SS: I considered myself relatively illiterate as far as experimental film before diving into the documentary. I have appreciated experimental film in art galleries, etc, and remember going to some of the experimental films of the 1960s and 70s, but really had little knowledge until meeting James.

SM: How have audiences more closely associated or familiar with American avant-garde cinema responded to the film, given the minor disconnect between its documentary format and Broughton’s individual work?

SS: Most people closest to Broughton have loved the doc. The critics of the documentary format have been experimental film buffs who would have liked to see us do something more poetic. (I myself argued for a more poetic approach, but was outvoted by my co-directors and because of my newness to the process, in this case I deferred to them.)

SM: Broughton had many notable friends and fans that appear in the film, in some form or another: Pauline Kael, Armistead Maupin, Stan Brakhage, Anna Halprin. Were there any cultural figures of note, or of your own personal interest, associated with James that weren’t included in the film, for the sake of running time or story?

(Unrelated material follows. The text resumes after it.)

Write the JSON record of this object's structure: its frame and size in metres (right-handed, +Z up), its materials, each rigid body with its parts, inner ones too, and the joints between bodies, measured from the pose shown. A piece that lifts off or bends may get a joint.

SS: Yes, we interviewed 37 people — including Malcolm Boyd, Mark Thompson, Penelope Wong, Michael Hathaway, Collin Brown – and 17 never got into the film! I would have loved to interview Gary Snyder and Michael McClure – but neither of them were willing.

SM: Among those friends is the late avant-garde legend George Kuchar, one of my favorite filmmakers. Is your film known to be Kuchar’s final appearance onscreen?

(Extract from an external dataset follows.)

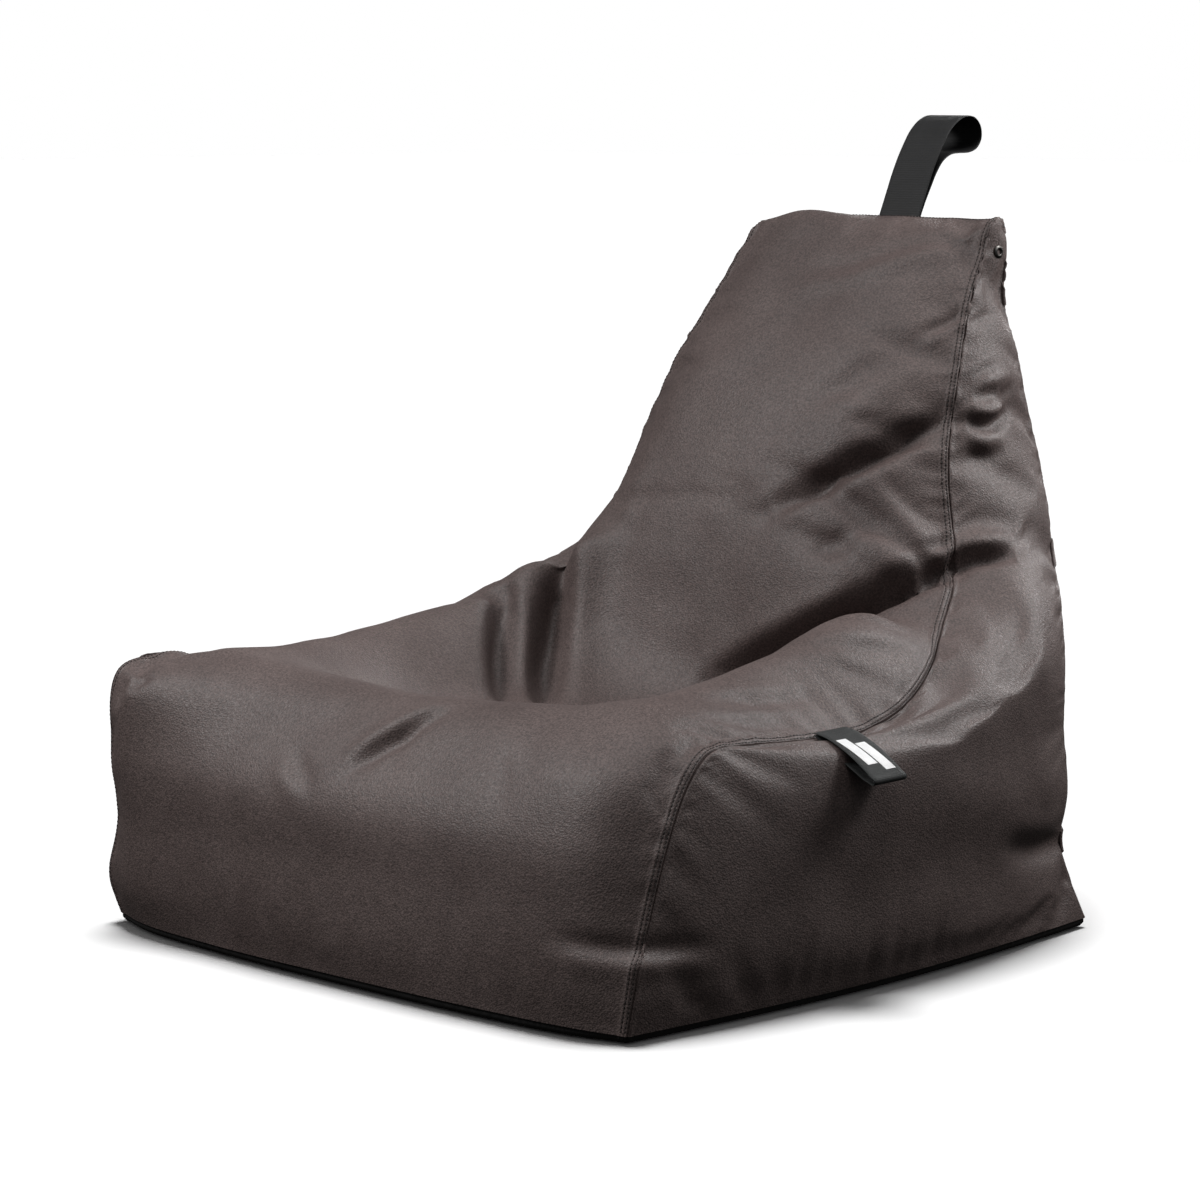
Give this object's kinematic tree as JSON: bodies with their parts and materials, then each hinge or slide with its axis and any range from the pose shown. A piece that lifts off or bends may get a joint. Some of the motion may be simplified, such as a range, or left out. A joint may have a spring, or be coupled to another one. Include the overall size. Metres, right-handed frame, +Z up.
{
  "type": "bean bag chair",
  "caption": "High-back bean bag chair with arm rolls, a hollowed seat, a webbing carry loop, a side seam label, breather eyelets and a rear zip.",
  "frame": {"origin": "centre of the base panel's underside, on the floor", "axes": "+Z up, the sitter faces -Y, +X is the sitter's left and the chair's shortest extent"},
  "size_m": [0.9292, 1.0463, 0.9589],
  "materials": {
    "cover_leatherette": "satin suede-effect leatherette",
    "base_fabric": "black coated non-slip fabric",
    "webbing": "woven black webbing",
    "label_fabric": "matte dark grey label",
    "care_label_fabric": "plain white satin tape",
    "eyelet_metal": "blackened brass",
    "zip_tape": "woven polyester tape",
    "zip_teeth_plastic": "moulded plastic",
    "liner_zip_plastic": "moulded plastic",
    "slider_metal": "dark plated zinc",
    "liner_fabric": "white polyester lining",
    "foam_beads": "expanded polystyrene beads"
  },
  "bodies": {
    "bag": {"seat_panel": "cover_leatherette", "left_side_panel": "cover_leatherette", "right_side_panel": "cover_leatherette", "rear_panel_upper": "cover_leatherette", "rear_panel_lower": "cover_leatherette", "zip_garage": "cover_leatherette", "base_panel": "base_fabric", "handle_tails": "webbing", "handle_backing_patch": "base_fabric", "care_label": "care_label_fabric", "breather_eyelets": "eyelet_metal", "eyelet_washers": "eyelet_metal", "cover_zip_tape_upper": "zip_tape", "cover_zip_tape_lower": "zip_tape", "cover_zip_teeth": "zip_teeth_plastic", "cover_zip_stops": "zip_teeth_plastic", "liner_zip_tape_upper": "liner_fabric", "liner_zip_tape_lower": "liner_fabric", "liner_zip_teeth": "liner_zip_plastic", "liner_zip_stops": "liner_zip_plastic", "liner_seat_panel": "liner_fabric", "liner_left_side_panel": "liner_fabric", "liner_right_side_panel": "liner_fabric", "liner_rear_panel": "liner_fabric", "liner_base_panel": "liner_fabric", "bead_fill": "foam_beads"},
    "handle": {"handle_strap": "webbing"},
    "label": {"side_label": "label_fabric"},
    "cover_slider": {"cover_zip_slider": "slider_metal"},
    "liner_slider": {"liner_zip_slider": "slider_metal"}
  },
  "joints": [
    {"name": "handle_flex", "type": "hinge", "parent": "bag", "child": "handle", "pos_m": [0, 0.532, 0.8183], "axis": [1, 0, 0], "range_deg": [-60, 90], "stiffness_Nm_per_rad": 0.15},
    {"name": "label_flex", "type": "hinge", "parent": "bag", "child": "label", "pos_m": [0.4105, -0.055, 0.2909], "axis": [0, 1, 0], "range_deg": [-60, 55], "stiffness_Nm_per_rad": 0.012},
    {"name": "cover_zip_slide", "type": "slide", "parent": "bag", "child": "cover_slider", "axis": [1, 0, 0], "range_m": [-0.58, 0], "deforming": ["cover_zip_teeth"]},
    {"name": "liner_zip_slide", "type": "slide", "parent": "bag", "child": "liner_slider", "axis": [1, 0, 0], "range_m": [-0.38, 0], "deforming": ["liner_zip_teeth"]}
  ]
}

SS: I believe you are correct. If you listen to the Directors’ comments on It Came From Kuchar, he talks with Jennifer Kroot about being in the Broughton film.

SM: Your film features extensive clips from Broughton’s work, but even in 2014, some of his images of nude and queer bodies feel radically independent. You and your team have now shown this film all over the world – have you come into contact with audiences that have been challenged or put off by his work?

SS: I was surprised that even in Hong Kong, Broughton’s films are very popular. There, the retrospectives of his films had larger audiences than Big Joy. In Poland, the people who came to see the film were delighted, but the audiences were small…and the same was true in Ireland.

SM: I read that you met Broughton at a Radical Faeries gathering. Would you describe this film as an extension of your participation in the group? Is Big Joy: The Adventures of James Broughton a radical film?

SS: I’m not sure it’s a radical film, but Broughton was certainly a radical artist, and to the extent that Big Joy gets people closer to their roots, it’s radical. And I do consider the film a gift from the radical faerie community to the dominant culture.

SM: Now that you’ve transitioned from freelance journalist and writer to director of an acclaimed feature-length documentary, do you see filmmaking as your new creative route?

SS: I do. I’m thinking now about a second feature doc… about a very different subject. I love the multi-dimensionality of filmmaking.